Diese Werte erzeugen zu Spitzenzeiten noch höhere Menschenmengen auf den 4 Meter breiten Bahnsteigen. Durch den Verzicht der Haltestelle »Clevertor« könnten sich auf dem Bahnsteig »Goetheplatz« zeitweise ca. 320 Fahrgäste befinden, besonders wenn es zu einer Beibehaltung des Schulbetriebs der BBS 6 kommen würde.

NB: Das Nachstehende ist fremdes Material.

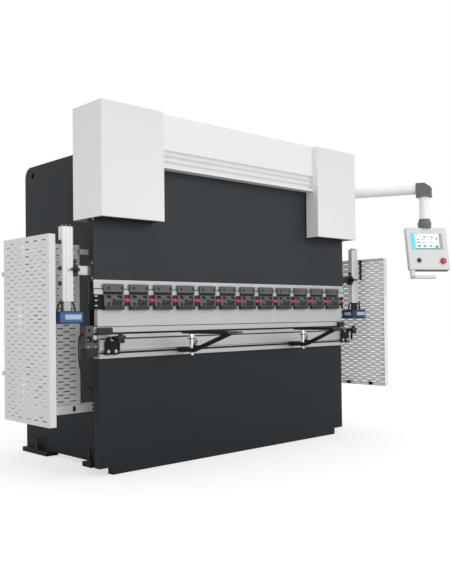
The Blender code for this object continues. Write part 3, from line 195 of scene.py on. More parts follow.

Die Erkenntnis: es nützt nicht viel, 4 Meter breite Hochbahnsteige zu verlängern, wenn Breite mehr Entzerrung bringen würde – was aufgrund der Straßenquerschnitte in der City nicht möglich ist und nur am Steintor realisiert werden kann. Hier wird der Hochbahnsteig ausnahmsweise 7 Meter breit geplant.
Das Fazit: aufgrund der hohen Fahrgastbewegungen in der Stadt werden die Hochbahnsteige der D-Linie zu echten »Lemmingfelsen«. In Spitzenzeiten ist die Aufenthaltsqualität als »mangelhaft« bewertet worden. Fahrgäste werden durch diese Streckenführung also unnötig gefährdet und behindert. Solche Spitzen sind nicht nur werktags zu erwarten, sondern aufgrund der Lage auch an verkaufsstarken Tagen.
Dies ist ein weiterer nicht hinnehmbarer Baustein in einer langen Serie von Pleiten und Pannen zum »Projekt Zehn Siebzehn«. Die Planung ist deshalb aufgrund kontinuierlicher Häufung von deutlichen Mängeln und Zumutungen für den ÖPNV endlich zu stoppen.